I’m going to walk through the complete CDK stack and call out every one of them.
The full source is in infra/lib/agentcore-stack.ts in the demo repo.
The stack: what we’re creating
CustomerServiceAgentStack-dev
├── KMS Key (rotation enabled, RETAIN on delete)
├── CloudWatch LogGroup — /aws/bedrock-agentcore/runtimes/...
├── CloudWatch LogGroup — /aws/bedrock/model-invocations/...
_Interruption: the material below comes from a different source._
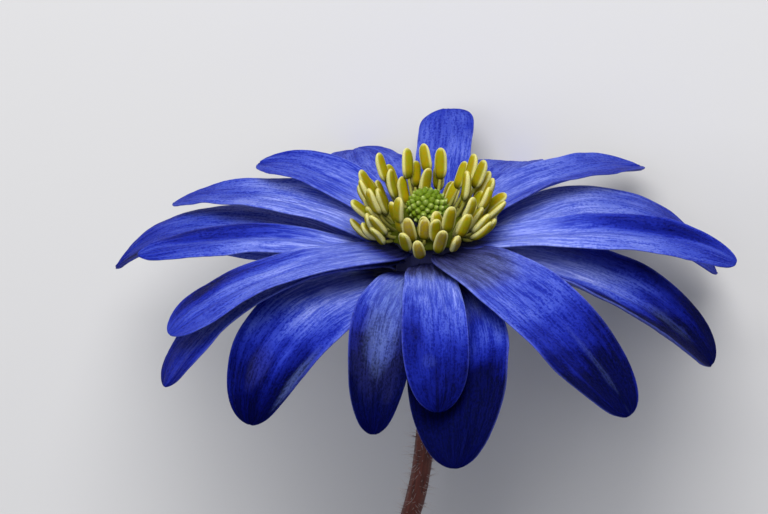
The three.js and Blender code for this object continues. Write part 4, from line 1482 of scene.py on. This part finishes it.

├── IAM Role (InvocationLogging) — bedrock.amazonaws.com principal
├── CfnResource — AWS::Bedrock::ModelInvocationLoggingConfiguration ← Gotcha #3
├── SNS Topic — cost alarm notifications
├── CloudWatch Alarm — OutputTokenCount
├── CloudWatch Alarm — InvocationLatency
├── Bedrock CfnGuardrail + CfnGuardrailVersion
├── CfnResource — AWS::BedrockAgentCore::Memory (3 strategies) ← Gotcha #8
├── ECR Repository (IMPORTED, not created) ← Gotcha #2
├── IAM Role (ExecutionRole) — bedrock-agentcore.amazonaws.com
├── Security Group (allowAllOutbound: false) ← Gotcha #6
├── CfnResource — AWS::BedrockAgentCore::AgentRuntime
└── SSM Parameters (7 parameters for all ARNs/IDs)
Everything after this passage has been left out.